> [PROBLEM STATEMENT]: Below are entries. Reproduce exactly the lines between the line holding "Keep writing the" and the line holding "self.within = None", inclusive, and only those.

Stored records:
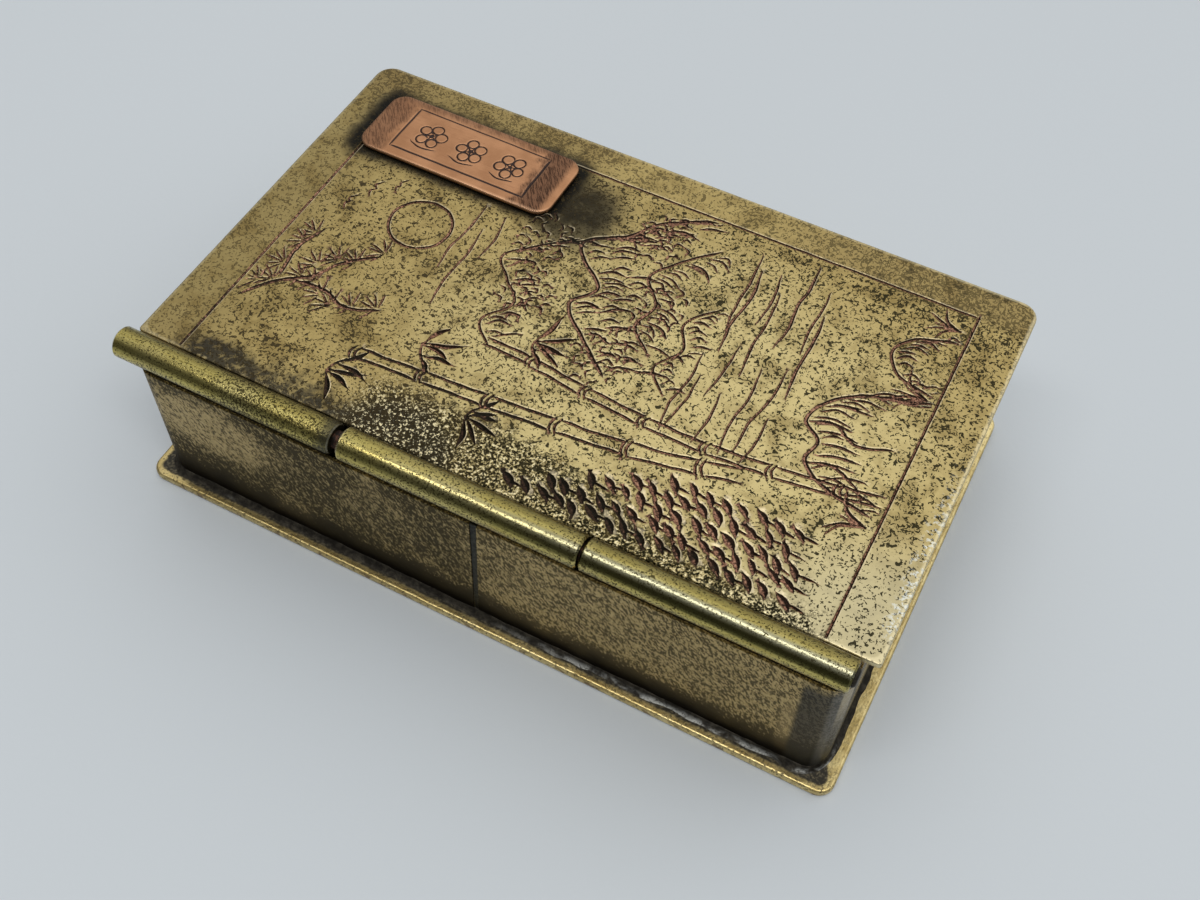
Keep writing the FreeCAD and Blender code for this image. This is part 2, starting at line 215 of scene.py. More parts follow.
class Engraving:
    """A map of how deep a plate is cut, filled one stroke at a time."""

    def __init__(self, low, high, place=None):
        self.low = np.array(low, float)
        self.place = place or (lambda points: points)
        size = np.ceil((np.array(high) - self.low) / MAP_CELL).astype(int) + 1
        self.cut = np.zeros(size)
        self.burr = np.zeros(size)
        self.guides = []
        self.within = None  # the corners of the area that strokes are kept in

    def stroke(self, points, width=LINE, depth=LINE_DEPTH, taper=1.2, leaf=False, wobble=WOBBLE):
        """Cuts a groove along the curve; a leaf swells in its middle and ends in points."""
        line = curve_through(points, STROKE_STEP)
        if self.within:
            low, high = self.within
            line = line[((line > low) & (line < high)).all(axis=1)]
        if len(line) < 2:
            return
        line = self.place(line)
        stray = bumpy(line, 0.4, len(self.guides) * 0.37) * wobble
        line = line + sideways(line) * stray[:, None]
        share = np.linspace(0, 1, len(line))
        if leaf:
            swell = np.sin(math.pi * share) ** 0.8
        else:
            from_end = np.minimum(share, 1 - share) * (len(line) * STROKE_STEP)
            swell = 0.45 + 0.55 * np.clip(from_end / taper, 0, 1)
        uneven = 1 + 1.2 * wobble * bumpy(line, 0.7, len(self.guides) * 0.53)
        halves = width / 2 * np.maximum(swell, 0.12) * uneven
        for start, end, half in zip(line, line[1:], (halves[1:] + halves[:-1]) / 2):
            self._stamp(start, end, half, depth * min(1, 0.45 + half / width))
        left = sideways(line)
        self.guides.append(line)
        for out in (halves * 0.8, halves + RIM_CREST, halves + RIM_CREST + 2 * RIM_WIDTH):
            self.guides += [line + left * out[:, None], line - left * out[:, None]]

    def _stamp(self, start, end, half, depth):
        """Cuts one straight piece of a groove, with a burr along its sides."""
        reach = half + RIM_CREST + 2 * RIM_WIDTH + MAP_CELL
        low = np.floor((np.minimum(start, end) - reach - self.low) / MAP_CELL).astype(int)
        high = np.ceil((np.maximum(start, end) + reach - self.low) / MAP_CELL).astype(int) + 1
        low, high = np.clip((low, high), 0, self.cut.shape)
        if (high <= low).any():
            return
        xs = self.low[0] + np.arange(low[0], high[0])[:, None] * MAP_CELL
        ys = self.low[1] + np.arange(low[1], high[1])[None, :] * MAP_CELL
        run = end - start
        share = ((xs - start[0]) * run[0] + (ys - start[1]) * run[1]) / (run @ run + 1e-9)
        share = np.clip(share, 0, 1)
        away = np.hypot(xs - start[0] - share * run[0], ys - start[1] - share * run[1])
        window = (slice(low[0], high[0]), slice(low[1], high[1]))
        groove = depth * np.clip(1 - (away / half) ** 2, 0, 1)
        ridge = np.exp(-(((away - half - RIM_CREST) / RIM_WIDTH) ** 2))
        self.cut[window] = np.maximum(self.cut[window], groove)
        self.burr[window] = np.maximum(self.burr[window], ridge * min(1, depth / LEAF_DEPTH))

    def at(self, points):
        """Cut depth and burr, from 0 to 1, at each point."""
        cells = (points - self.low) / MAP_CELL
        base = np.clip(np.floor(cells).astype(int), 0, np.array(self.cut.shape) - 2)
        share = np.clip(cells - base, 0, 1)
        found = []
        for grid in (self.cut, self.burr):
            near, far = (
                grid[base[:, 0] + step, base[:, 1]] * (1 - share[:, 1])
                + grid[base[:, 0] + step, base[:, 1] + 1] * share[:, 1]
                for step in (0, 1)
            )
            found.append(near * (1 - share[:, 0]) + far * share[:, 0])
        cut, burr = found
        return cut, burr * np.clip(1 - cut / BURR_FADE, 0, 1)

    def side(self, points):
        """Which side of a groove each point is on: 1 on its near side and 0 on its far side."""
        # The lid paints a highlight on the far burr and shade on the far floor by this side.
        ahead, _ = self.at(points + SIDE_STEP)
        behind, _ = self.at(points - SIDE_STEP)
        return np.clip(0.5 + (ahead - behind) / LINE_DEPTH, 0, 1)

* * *

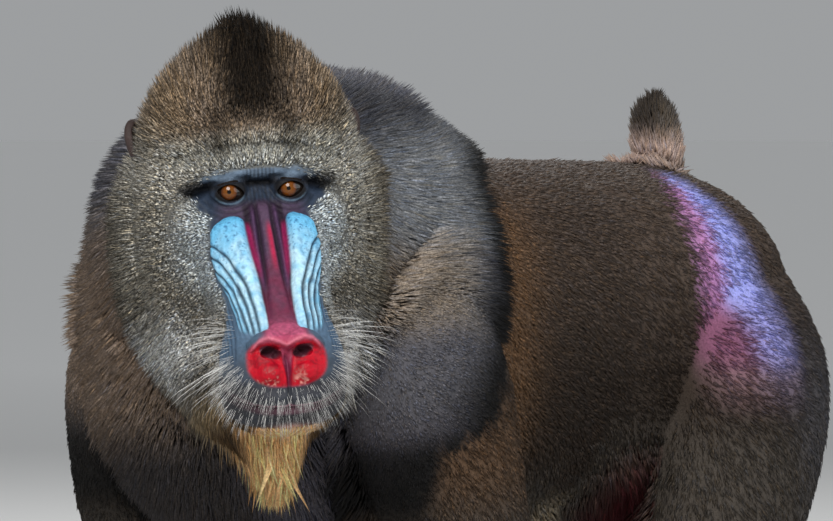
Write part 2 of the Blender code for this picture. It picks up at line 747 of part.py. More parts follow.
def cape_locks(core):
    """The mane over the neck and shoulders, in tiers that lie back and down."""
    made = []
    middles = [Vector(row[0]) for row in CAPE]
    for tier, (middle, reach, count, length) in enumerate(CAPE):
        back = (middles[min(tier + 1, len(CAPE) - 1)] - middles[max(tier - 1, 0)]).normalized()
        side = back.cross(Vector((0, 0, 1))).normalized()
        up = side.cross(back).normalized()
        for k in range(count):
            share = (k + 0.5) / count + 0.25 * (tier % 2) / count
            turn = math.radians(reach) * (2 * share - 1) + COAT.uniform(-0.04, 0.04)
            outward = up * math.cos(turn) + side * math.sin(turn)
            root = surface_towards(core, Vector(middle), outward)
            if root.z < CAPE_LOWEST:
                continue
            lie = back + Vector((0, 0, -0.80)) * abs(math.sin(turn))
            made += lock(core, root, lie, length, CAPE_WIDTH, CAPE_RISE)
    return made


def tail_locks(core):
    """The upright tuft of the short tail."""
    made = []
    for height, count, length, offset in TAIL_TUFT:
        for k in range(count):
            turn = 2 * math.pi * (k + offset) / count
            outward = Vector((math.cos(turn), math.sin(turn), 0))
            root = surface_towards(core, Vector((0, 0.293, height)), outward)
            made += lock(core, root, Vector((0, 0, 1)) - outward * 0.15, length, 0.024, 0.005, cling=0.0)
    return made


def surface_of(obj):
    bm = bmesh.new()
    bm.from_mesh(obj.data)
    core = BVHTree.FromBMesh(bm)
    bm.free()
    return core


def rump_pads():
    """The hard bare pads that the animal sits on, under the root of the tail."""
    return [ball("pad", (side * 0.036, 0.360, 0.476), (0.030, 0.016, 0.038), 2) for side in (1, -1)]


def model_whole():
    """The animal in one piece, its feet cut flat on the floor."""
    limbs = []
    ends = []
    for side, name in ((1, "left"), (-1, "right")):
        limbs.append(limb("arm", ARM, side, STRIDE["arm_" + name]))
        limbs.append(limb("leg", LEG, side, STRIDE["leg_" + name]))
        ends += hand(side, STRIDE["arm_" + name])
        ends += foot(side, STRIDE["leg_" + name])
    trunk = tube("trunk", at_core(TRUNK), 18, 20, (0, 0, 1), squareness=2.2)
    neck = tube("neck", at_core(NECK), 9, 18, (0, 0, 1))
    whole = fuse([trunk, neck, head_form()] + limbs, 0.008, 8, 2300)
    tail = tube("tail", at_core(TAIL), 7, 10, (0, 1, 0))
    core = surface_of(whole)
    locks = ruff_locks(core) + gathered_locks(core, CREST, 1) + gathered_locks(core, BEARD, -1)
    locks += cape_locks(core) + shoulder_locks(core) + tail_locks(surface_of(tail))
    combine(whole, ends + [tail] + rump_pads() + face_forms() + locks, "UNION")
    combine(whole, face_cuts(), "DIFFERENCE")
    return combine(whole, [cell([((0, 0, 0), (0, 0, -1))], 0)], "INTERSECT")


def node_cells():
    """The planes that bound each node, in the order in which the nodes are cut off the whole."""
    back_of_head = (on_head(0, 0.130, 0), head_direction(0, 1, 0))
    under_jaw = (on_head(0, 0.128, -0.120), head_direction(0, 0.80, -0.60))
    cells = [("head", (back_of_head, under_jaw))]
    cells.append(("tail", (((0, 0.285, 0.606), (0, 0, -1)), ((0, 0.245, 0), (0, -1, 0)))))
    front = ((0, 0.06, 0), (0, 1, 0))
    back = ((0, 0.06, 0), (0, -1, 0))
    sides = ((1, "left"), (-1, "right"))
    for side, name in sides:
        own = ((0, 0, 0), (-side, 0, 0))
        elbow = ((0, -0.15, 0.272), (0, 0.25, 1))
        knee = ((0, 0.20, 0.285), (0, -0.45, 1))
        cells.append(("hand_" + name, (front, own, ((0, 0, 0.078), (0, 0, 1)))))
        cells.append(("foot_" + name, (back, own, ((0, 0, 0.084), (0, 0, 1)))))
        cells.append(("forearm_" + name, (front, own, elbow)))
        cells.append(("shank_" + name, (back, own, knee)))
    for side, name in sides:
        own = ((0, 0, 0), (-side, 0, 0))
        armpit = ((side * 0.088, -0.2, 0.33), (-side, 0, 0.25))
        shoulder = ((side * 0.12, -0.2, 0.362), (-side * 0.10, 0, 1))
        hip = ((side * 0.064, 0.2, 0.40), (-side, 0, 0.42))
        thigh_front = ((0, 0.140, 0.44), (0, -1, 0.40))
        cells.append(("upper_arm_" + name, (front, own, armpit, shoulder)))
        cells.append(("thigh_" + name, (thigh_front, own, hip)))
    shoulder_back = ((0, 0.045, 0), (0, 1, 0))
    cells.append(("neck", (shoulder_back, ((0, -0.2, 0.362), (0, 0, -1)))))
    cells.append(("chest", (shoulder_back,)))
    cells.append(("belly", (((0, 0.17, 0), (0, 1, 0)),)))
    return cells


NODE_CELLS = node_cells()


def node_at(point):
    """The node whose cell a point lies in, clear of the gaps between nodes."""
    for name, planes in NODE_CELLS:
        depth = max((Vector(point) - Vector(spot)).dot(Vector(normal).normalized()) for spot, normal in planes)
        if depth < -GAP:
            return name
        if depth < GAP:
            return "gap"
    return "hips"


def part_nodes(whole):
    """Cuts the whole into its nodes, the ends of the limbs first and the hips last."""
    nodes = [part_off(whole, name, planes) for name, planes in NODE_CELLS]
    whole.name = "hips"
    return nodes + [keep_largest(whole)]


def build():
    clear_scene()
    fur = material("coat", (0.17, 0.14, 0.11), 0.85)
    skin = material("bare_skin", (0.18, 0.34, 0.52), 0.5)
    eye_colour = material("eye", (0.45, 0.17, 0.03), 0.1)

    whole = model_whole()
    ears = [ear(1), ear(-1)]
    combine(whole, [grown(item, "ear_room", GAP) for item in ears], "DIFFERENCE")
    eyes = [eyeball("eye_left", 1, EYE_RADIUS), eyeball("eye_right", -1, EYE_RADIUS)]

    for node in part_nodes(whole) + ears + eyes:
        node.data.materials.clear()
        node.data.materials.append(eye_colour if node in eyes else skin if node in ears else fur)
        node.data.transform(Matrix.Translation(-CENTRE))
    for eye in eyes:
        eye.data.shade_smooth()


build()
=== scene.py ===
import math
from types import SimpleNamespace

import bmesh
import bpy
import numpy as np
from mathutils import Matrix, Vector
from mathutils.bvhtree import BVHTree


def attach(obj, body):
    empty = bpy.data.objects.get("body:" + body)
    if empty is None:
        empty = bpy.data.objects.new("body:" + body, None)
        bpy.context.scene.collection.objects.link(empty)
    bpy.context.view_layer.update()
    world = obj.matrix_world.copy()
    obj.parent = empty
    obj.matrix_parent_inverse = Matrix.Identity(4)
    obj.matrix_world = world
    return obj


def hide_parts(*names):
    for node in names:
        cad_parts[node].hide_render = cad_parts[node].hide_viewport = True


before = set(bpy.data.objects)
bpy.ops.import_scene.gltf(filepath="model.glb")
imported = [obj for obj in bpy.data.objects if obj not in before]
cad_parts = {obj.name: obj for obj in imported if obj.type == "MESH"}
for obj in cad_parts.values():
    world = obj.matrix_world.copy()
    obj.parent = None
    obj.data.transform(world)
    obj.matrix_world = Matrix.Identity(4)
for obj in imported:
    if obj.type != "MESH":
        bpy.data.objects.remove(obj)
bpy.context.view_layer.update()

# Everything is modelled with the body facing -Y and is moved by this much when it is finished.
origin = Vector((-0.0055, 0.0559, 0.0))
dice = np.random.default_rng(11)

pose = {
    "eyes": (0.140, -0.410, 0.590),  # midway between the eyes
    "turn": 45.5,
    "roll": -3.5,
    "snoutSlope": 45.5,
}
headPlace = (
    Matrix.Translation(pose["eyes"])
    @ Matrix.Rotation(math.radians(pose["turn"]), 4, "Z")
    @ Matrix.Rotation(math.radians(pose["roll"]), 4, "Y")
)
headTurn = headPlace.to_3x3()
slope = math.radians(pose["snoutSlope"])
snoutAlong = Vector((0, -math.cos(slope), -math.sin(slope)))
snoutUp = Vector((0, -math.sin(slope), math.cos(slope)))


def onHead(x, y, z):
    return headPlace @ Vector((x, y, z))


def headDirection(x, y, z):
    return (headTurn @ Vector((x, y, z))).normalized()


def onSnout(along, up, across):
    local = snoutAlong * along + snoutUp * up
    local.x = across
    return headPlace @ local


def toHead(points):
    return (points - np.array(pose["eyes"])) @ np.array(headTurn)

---

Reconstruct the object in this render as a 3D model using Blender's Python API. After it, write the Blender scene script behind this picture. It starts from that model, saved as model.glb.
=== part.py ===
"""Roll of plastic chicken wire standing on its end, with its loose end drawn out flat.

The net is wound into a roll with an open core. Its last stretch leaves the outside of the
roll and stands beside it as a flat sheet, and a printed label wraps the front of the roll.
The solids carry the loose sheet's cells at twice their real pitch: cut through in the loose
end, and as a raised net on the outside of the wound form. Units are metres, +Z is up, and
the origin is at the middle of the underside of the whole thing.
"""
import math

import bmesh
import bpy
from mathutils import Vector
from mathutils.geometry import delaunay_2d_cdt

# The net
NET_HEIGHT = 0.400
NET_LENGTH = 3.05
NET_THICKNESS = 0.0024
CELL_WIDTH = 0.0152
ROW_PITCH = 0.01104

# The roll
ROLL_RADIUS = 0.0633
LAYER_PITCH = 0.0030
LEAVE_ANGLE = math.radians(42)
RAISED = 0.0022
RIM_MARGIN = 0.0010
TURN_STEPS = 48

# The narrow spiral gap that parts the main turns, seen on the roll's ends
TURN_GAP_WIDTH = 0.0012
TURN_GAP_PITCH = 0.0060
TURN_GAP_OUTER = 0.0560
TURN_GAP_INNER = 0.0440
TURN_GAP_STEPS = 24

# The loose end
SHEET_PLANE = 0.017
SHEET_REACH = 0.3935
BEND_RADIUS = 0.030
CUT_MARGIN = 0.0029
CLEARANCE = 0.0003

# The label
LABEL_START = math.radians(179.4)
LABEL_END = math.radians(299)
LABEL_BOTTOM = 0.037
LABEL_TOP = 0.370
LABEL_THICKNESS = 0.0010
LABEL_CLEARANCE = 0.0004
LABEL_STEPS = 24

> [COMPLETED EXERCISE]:
Keep writing the FreeCAD and Blender code for this image. This is part 2, starting at line 215 of scene.py. More parts follow.
class Engraving:
    """A map of how deep a plate is cut, filled one stroke at a time."""

    def __init__(self, low, high, place=None):
        self.low = np.array(low, float)
        self.place = place or (lambda points: points)
        size = np.ceil((np.array(high) - self.low) / MAP_CELL).astype(int) + 1
        self.cut = np.zeros(size)
        self.burr = np.zeros(size)
        self.guides = []
        self.within = None  # the corners of the area that strokes are kept in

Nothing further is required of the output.